Without pictures it’s a bit difficult to judge. Visualizing what you’ve described, it shouldn’t be a problem to weld back any structural damage. In the past I’ve had welded cracked lower control arm mounts by a good shop that rebuilds differentials. I think it cost me $50., the rear end was out of the car.


----------



## Mickie08 (8 mo ago)

Can you get new brackets? Or just weld these?


----------



## GTOTIGR (May 3, 2020)

Not sure if “new” reproduction brackets are available, but if yours is not repairable the lower control bracket is common to multiple year GM “A” bodies, so you should be able to locate an original from a damaged differential.

Are you able to share a picture of yours?


----------



## Mickie08 (8 mo ago)

I'll post pics when I'm home but I need the frame mount. Not the axle mount. I know there are after market axle mounts


----------



## armyadarkness (Dec 7, 2020)

Mickie08 said:


> Can you get new brackets? Or just weld these?


I've welded several... repairing old, or making new. Never tried to buy a new one.


----------



## 67ventwindow (Mar 3, 2020)

Here are adjustable replace boxes.



https://wildridesracecars.com/product/ag-body-lower-arm-mount/











UMI 4010 64-72 A-Body Rear Lower Control Arm Brackets, Weld In


Wheel hop or traction issues?

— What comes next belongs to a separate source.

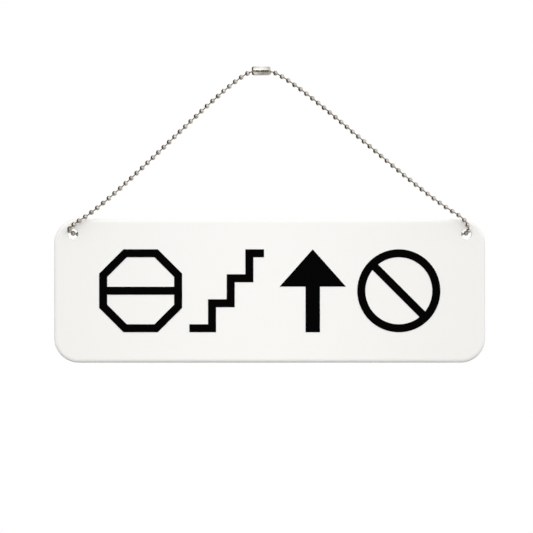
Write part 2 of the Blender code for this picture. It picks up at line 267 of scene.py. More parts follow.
class NickelLook(bpy.types.PropertyGroup):
    """The plating on the chain and the coupling."""

    # Drawn and tumbled are the same nickel: the coupling's is set lighter, partly as a painted
    # highlight, and the beads' darker, partly as painted shade
    drawn: colour("Drawn", "Clean nickel on the drawn strip of the coupling", "E9E6E0")
    tumbled: colour("Tumbled", "Clean nickel on the tumbled beads", "BEBAB2")
    dull: colour("Dull", "Nickel that has been handled", "9C968B")
    # Painted shade: this dark steel colour stands in for the shade between the beads and inside the
    # coupling's bore
    painted_shade_steel: colour("Unplated", "Steel that the plating didn't reach", "8A7D70")
    patch: length("Patch", "Spacing of the dull patches", 4 * MM)
    dent: length("Dent", "Spacing of the marks that tumbling leaves", 0.7 * MM)


class StudioSizes(bpy.types.PropertyGroup):
    """Camera, lights, world and floor."""

    lens_mm: FloatProperty(name="Lens", description="Focal length in millimetres", default=100, min=1)
    framed_width: length("Framed width", "What the picture takes in at the plate", 259.4 * MM)
    aim_side: length("Aim to the side", "The picture's middle, along the plate", 2.43 * MM)
    aim_drop: length("Aim drop", "The picture's middle, below the hook point", 93.2 * MM)
    floor_drop: length("Floor drop", "The floor below the hook point", 0.9)
    floor_radius: length("Floor radius", "Radius of the floor", 3)
    paper: colour("Paper", "The floor", "F2F1EE")
    warm_dark: colour("Warm dark", "The unlit side of the studio", "4F4538")


GROUPS = {
    "plate": PlateSizes,
    "ink": InkLook,
    "coupling": CouplingSizes,
    "chain": ChainSizes,
    "nickel": NickelLook,
    "studio": StudioSizes,
}


class NoticePlateSettings(bpy.types.PropertyGroup):
    """All the sizes and colours of the notice plate and its studio."""

    plate: PointerProperty(type=PlateSizes)
    ink: PointerProperty(type=InkLook)
    coupling: PointerProperty(type=CouplingSizes)
    chain: PointerProperty(type=ChainSizes)
    nickel: PointerProperty(type=NickelLook)
    studio: PointerProperty(type=StudioSizes)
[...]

We have the solution! Optimize your vehicle's instant center and improve forward traction by lowering the rear of the lower control arm 2", 2-3/4", or 3-1/4". These weld-in brackets are CAD designed to accommodate factory lower control arms as well as all popular...




www.speedwaymotors.com


----------



## Scott06 (May 6, 2020)

Never seen new replacements so either need to fab up new steel and weld it in or find a donor frame to cut it off of.

if he just cut into it with a cut off wheel likely you can V it out and weld it back together. Its less complex than you would think.


----------